Why were the Hebrews enslaved for so long? Because for many years, even though they suffered and died in their bondage, they loved the things of this world more than they loved the God of their fathers. Even after God answered their cries with a great deliverance, their hearts were fixed on the pleasures of Egypt. After the Israelites were set free, God fed them miraculously with manna. But what was their response to God’s provision?

They wailed, “If only we had meat to eat! We remember the fish we ate in Egypt at no cost – also the cucumbers, melons, leeks, onions and garlic. But now we have lost our appetite; we never see anything but this manna!”

At no cost? They paid with their very lives! Cruel servitude and death was the price for the fleeting pleasures of Egypt.

The Hebrews suffered and died in Egypt until they came to a point of utter desperation – a place where they could no longer bear their bondage. Until they cried out for help to the LORD God, they remained enslaved. And even after God came down and rescued them, an entire generation perished in the wilderness because of ingratitude and loving the things of this world more than loving God the Creator and Sustainer of life. Yet God was faithful to fulfill His promises and bring their children into a land flowing with milk and honey.

Moses the Deliverer is a type of the Messiah – Christ the Savior. The blood of the Passover lamb foreshadowed the blood of the Lamb of God who takes away the sin of the world.

God sees your misery, hears your crying and is concerned about your suffering. His desire is to free you from bondage. Whatever has enslaved you: drug addiction, cigarettes, pornography, food, or soap operas, the Son of God came down from heaven to free you from the bondage of sin. His desire is to set you apart and make you Holy. Jesus is able to redeem you because he has paid the price for your life with His own blood.

This same God who rescued a mixed multitude of 2 ½ to 3 million men, women, and children from the clutches of the most powerful nation on earth… This same God who smote the gods of Egypt with mighty plagues… This same God who parted the Red Sea so that the children of Israel walked on dry ground… is the LORD. Is He not able to free you from the sin and corruption of addiction?

Exodus 20:2-3
“I am the LORD your God, who brought you out of Egypt, out of the land of slavery. You shall have no other gods before me.”

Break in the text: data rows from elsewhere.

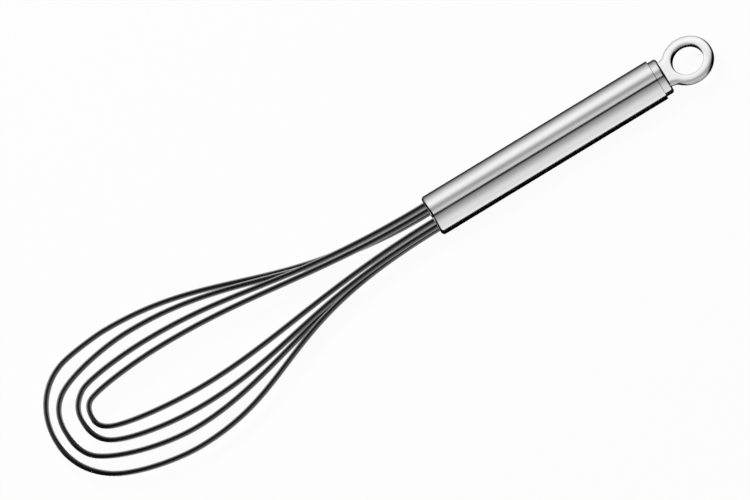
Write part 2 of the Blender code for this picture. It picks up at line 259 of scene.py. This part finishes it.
def addFloor():
    material = bpy.data.materials.new("paleFloor")
    material.use_nodes = True
    nodes, links = material.node_tree.nodes, material.node_tree.links
    nodes.clear()
    output = nodes.new("ShaderNodeOutputMaterial")
    matte = nodes.new("ShaderNodeBsdfDiffuse")
    albedo = floorFinish["albedo"]
    matte.inputs["Color"].default_value = (albedo, albedo, albedo, 1.0)
    white = nodes.new("ShaderNodeEmission")
    path = nodes.new("ShaderNodeLightPath")
    share = nodes.new("ShaderNodeMath")
    share.operation = "MULTIPLY"
    links.new(path.outputs["Is Camera Ray"], share.inputs[0])
    share.inputs[1].default_value = 1 - floorFinish["shadowShare"]
    mix = nodes.new("ShaderNodeMixShader")
    links.new(share.outputs["Value"], mix.inputs["Fac"])
    links.new(matte.outputs["BSDF"], mix.inputs[1])
    links.new(white.outputs["Emission"], mix.inputs[2])
    links.new(mix.outputs["Shader"], output.inputs["Surface"])

    shape = bmesh.new()
    segments = floorFinish["segments"]
    bmesh.ops.create_grid(shape, x_segments=segments, y_segments=segments, size=floorFinish["reach"])
    floor = meshObject("floor", shape, material)
    floor.visible_glossy = False
    floor.visible_diffuse = False
    return floor


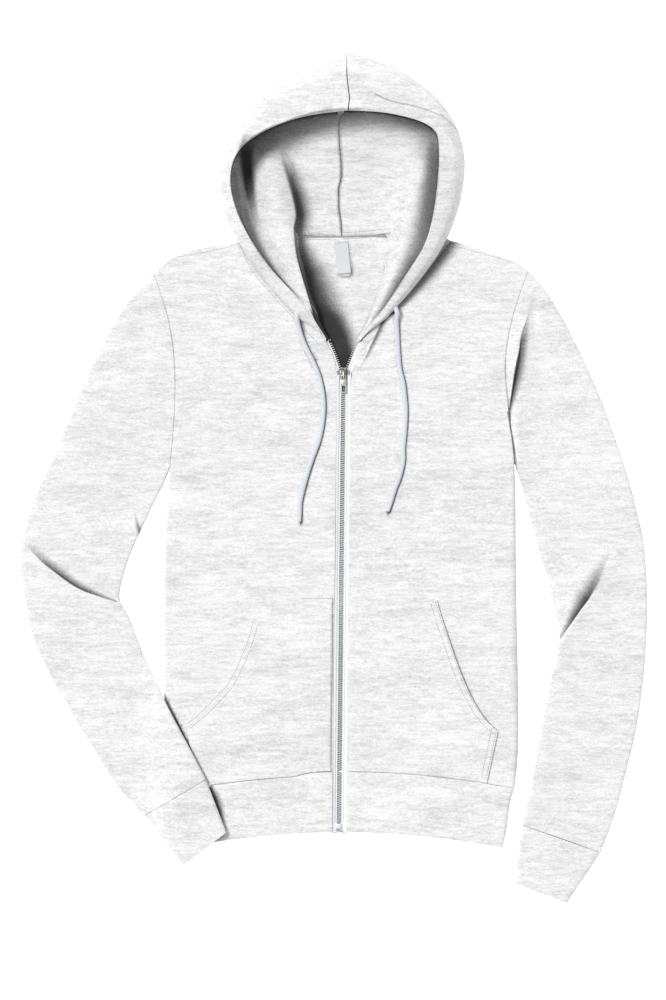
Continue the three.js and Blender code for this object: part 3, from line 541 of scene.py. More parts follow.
@dataclass(frozen=True)
class MetalFinish:
    """Plated metal with random tarnished spots, and painted shade in its recesses."""

    name: str
    colour: Point3
    tarnish: Point3
    metallic: float = 0.8
    rough: float = 0.3
    painted_shade: float = 0.9

    def build(self, effects: FibreEffects) -> bpy.types.Material:
        """Returns the material."""
        material, kit, shader, coords = start_material(self.name)
        spots = kit.remap(kit.noise(coords, 900.0, 3.0, 0.6), 0.5, 0.72)
        colour = kit.mix_colour(spots, self.colour, self.tarnish)
        # Painted shade: darkens the recesses towards black by the depth stored on the points.
        painted_shade = kit.node("ShaderNodeGroup", node_tree=effects.painted_shade)
        painted_shade.inputs["Amount"].default_value = self.painted_shade
        painted_shade.inputs["Shade Fuzz"].default_value = 0.1
        kit.link(coords, painted_shade.inputs["Vector"])
        colour = kit.mix_colour(painted_shade.outputs["Share"], colour, (0.01, 0.01, 0.01))
        kit.link(colour, shader.inputs["Base Color"])
        shader.inputs["Metallic"].default_value = self.metallic
        shader.inputs["Roughness"].default_value = self.rough
        return material


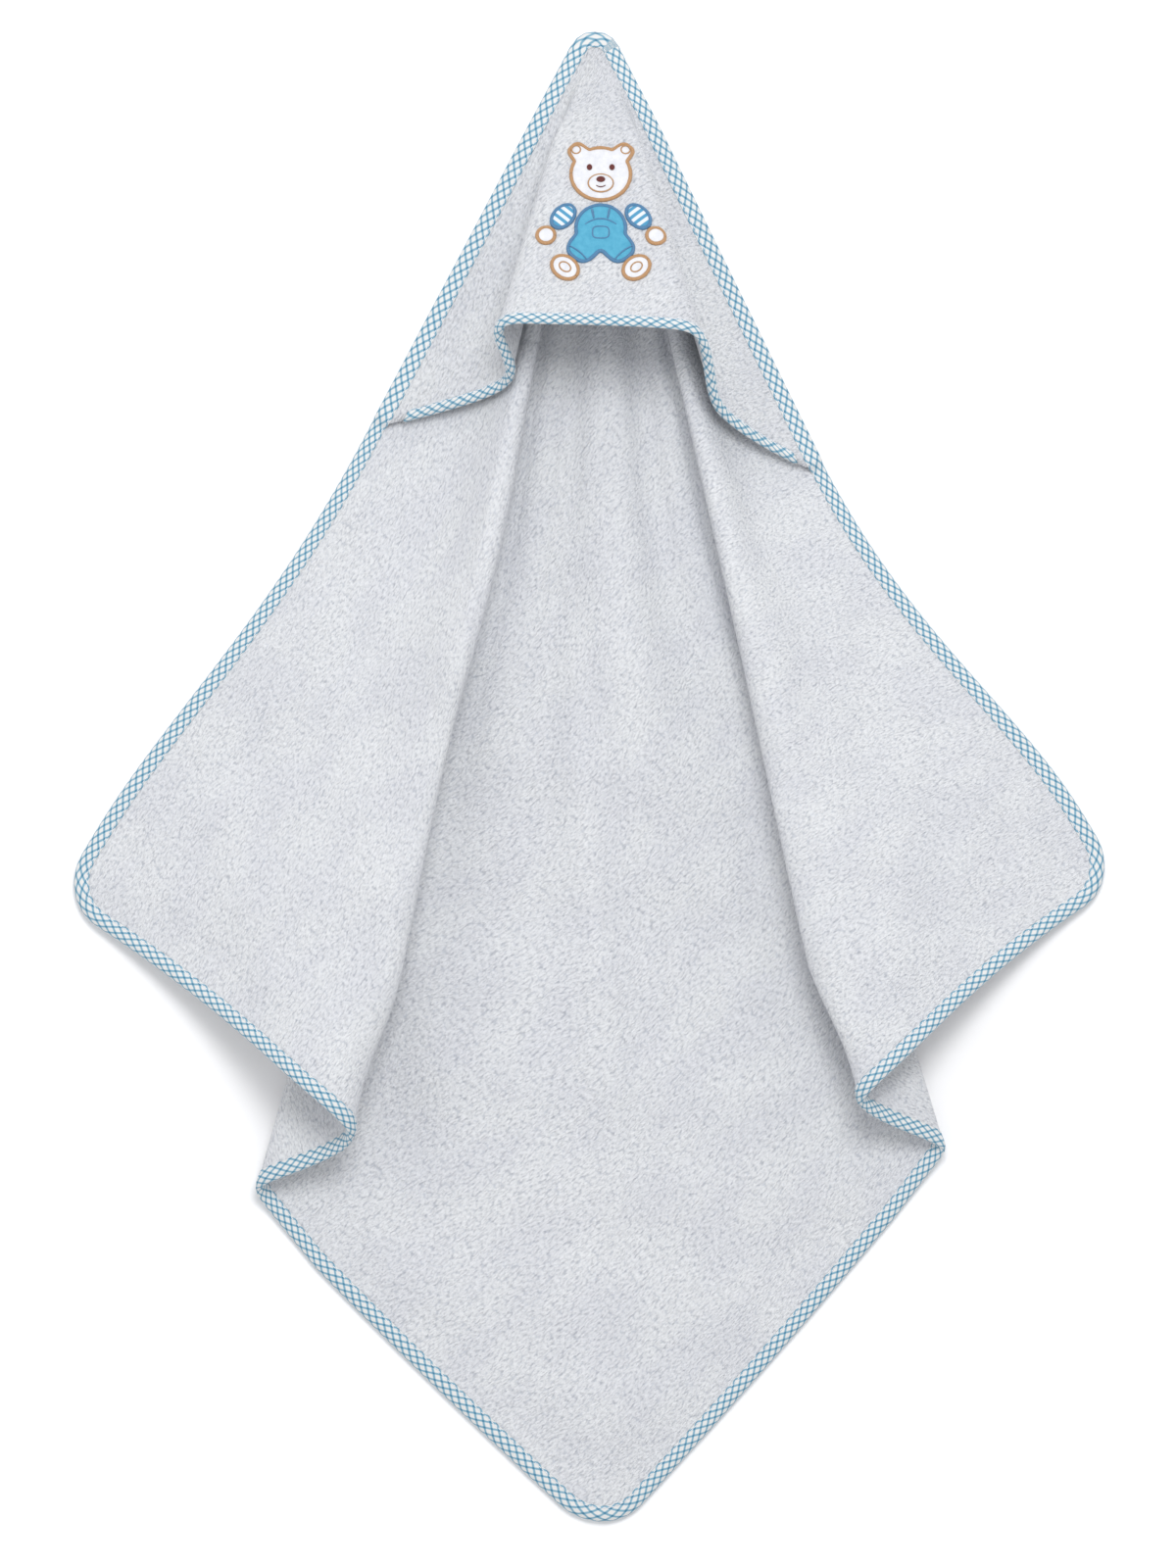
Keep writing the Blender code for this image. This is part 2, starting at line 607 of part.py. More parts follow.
for side, word in ((-1, "left"), (1, "right")):
    centres = [(side * x, y) for x, y in (SLEEVE_CENTRE, PAW_CENTRE, SOLE_CENTRE, EYE_CENTRE)]
    sleeve = oval(centres[0], *SLEEVE_SIZE, -side * SLEEVE_TILT)
    paw = oval(centres[1], PAW_RADIUS, PAW_RADIUS, count=20)
    sole = oval(centres[2], *SOLE_SIZE, side * SOLE_TILT)
    eye = oval(centres[3], *EYE_SIZE, count=12)
    patch(f"sleeve_patch_{word}", sleeve, on_hood, STRIPE_CLOTH)
    outline(f"sleeve_outline_{word}", sleeve, BLUE_THREAD)
    patch(f"paw_patch_{word}", paw, on_hood, WHITE_CLOTH)
    outline(f"paw_outline_{word}", paw, TAN_THREAD)
    patch(f"sole_patch_{word}", sole, on_hood, WHITE_CLOTH)
    outline(f"sole_outline_{word}", sole, TAN_THREAD)
    patch(f"eye_stitching_{word}", eye, on_patch, BROWN_THREAD)

bpy.context.view_layer.update()
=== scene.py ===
# %% [markdown]
# # Hooded baby towel
# A square of white terry with a hood over one corner, bound all round in small blue check and laid
# out flat, seen from straight above. The cloth, its tape, its stitches and the teddy on the hood are
# all worked out from one description of how the towel is folded, so that they stay together.

import bpy
import numpy as np
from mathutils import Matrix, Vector


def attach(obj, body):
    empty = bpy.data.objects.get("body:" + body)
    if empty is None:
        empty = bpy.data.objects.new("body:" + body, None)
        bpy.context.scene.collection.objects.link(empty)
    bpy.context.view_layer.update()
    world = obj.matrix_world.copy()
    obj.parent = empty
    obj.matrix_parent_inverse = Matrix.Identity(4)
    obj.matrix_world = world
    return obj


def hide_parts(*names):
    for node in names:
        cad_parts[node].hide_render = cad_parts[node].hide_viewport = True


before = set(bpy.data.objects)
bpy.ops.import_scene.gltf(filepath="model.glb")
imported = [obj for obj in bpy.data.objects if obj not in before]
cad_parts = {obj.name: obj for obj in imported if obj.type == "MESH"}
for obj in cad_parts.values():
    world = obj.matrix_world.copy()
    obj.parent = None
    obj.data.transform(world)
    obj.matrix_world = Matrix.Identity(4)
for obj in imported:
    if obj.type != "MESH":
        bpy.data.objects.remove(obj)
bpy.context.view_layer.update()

# %% [markdown]
# ## Camera
# The camera looks straight down at the cloth, with the hood tip at the top. A camera without
# perspective would do, but a real one is a little nearer, so this one is far away with a long lens:
# the standing hood is hardly enlarged against the parts that lie flat.

# %% Camera
VIEW_HEIGHT = 6.0
VIEW_TALL = 1.155
VIEW_CENTRE = (-0.001, -0.0055)
SENSOR = 36.0

camera_data = bpy.data.cameras.new("camera")
camera_data.sensor_width = SENSOR
camera_data.lens = SENSOR * VIEW_HEIGHT / VIEW_TALL
camera_data.clip_end = 50.0
camera = bpy.data.objects.new("camera", camera_data)
camera.location = (*VIEW_CENTRE, VIEW_HEIGHT)
bpy.context.scene.collection.objects.link(camera)
bpy.context.scene.camera = camera
print("camera lens", round(camera_data.lens, 1), "mm")

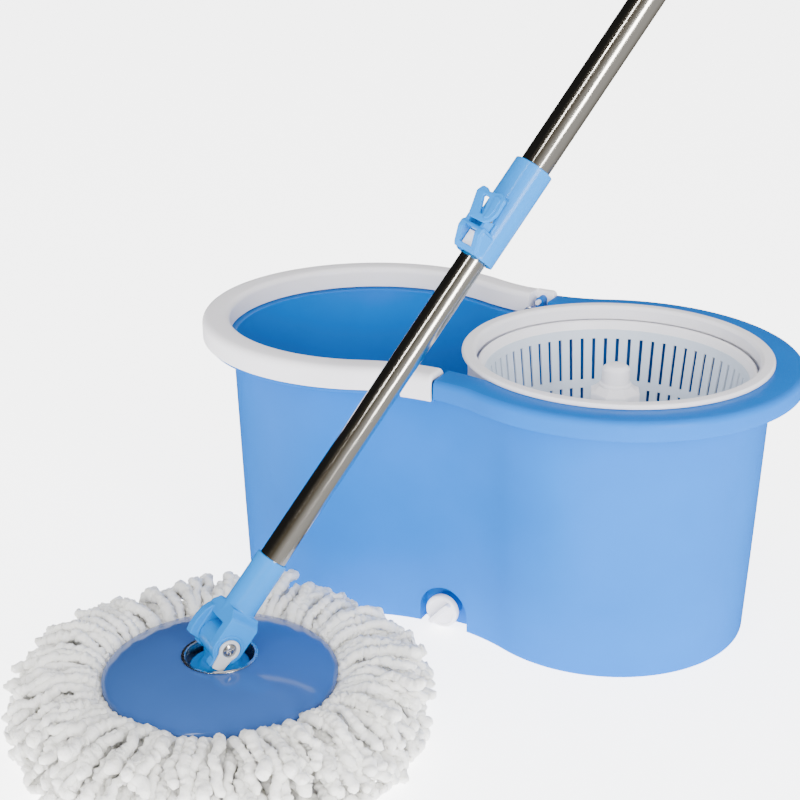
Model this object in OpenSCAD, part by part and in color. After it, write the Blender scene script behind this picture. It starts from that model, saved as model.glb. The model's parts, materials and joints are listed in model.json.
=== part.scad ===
// Spin mop: a two-lobed bucket with a spin basket, and a telescopic mop beside it.
// Millimetres, +Z up. The origin is the middle of the bucket's flat base.
// X runs from the wash lobe (-X) to the spin lobe (+X), and -Y is the front.

/* [Bucket] */
// Distance from the middle to the centre of each lobe
lobe_x = 102; // [98:1:106]
// Outer radius of a lobe at the base
base_r = 107; // [104:0.5:108]
// Outer radius of a lobe at the top of the wall
wall_r = 114.5; // [113.5:0.5:115]
// Height of the spin lobe's rim
rim_z = 212.5; // [205:0.5:216]
// Outer radius of the rim round a lobe
rim_r = 137; // [135:0.5:138]
// Wall thickness
wall_t = 2.5; // [2:0.1:3]
// Distance from the middle to the centre of the waist fillets
waist_y = 235; // [220:1:260]

/* [Carry handle] */
// Outer radius of the handle's channel round the wash lobe
bail_r = 137.6; // [137:0.1:139]
// Width of the channel
bail_w = 21.6; // [20:0.1:22]
// Height of the channel
bail_h = 17; // [16:0.5:18]

/* [Spin basket] */
// Radius of the basket at its rim
basket_r = 103; // [100:0.5:103.5]
// Radius of the basket at its floor
basket_floor_r = 88; // [84:0.5:92]
// Height of the basket's rim
basket_top_z = 205; // [200:0.5:208]
// Height of the underside of the basket's floor
basket_z = 110; // [108:1:114]
// Number of slots in each row round the basket
slot_count = 64; // [48:4:64]
// Width of a slot
slot_w = 2.6; // [2:0.1:3.2]

/* [Mop head] */
// Place of the mop head on the floor, along X
head_x = -68; // [-75:1:-60]
// Place of the mop head on the floor, along Y
head_y = -282.5; // [-300:0.5:-280]
// Radius of the mop plate
plate_r = 80; // [76:0.5:82]
// Radius of the spread yarn
yarn_r = 148; // [140:1:150]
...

Who or what do you seek for comfort in times of stress, or to relieve emotional or psychological pain, or to escape reality? If you are turning to anything or anybody but the LORD; in your times of stress or pain, then that thing has become your god – your personal idol. The reason that you are unable to break your habit is that your addiction is not just a physical dependency – it is spiritual bondage.

The reason the Son of God appeared was to destroy the devil’s work. Only in His name, the mighty name of Jesus our Messiah, and by the power of God’s Holy Spirit, can you be set free. But you cannot serve two masters. Jesus must not only become your Savior by placing your trust in His finished work on the cross, but you must make Him the Lord of your life, forsaking all other gods. First accept God’s free gift of salvation and then allow the Holy Spirit to cleanse you of all unrighteousness.

Romans 10:9-10
That if you confess with your mouth, “Jesus is Lord,” and believe in your heart that God raised him from the dead, you will be saved. For it is with your heart that you believe and are justified, and it is with your mouth that you confess and are saved.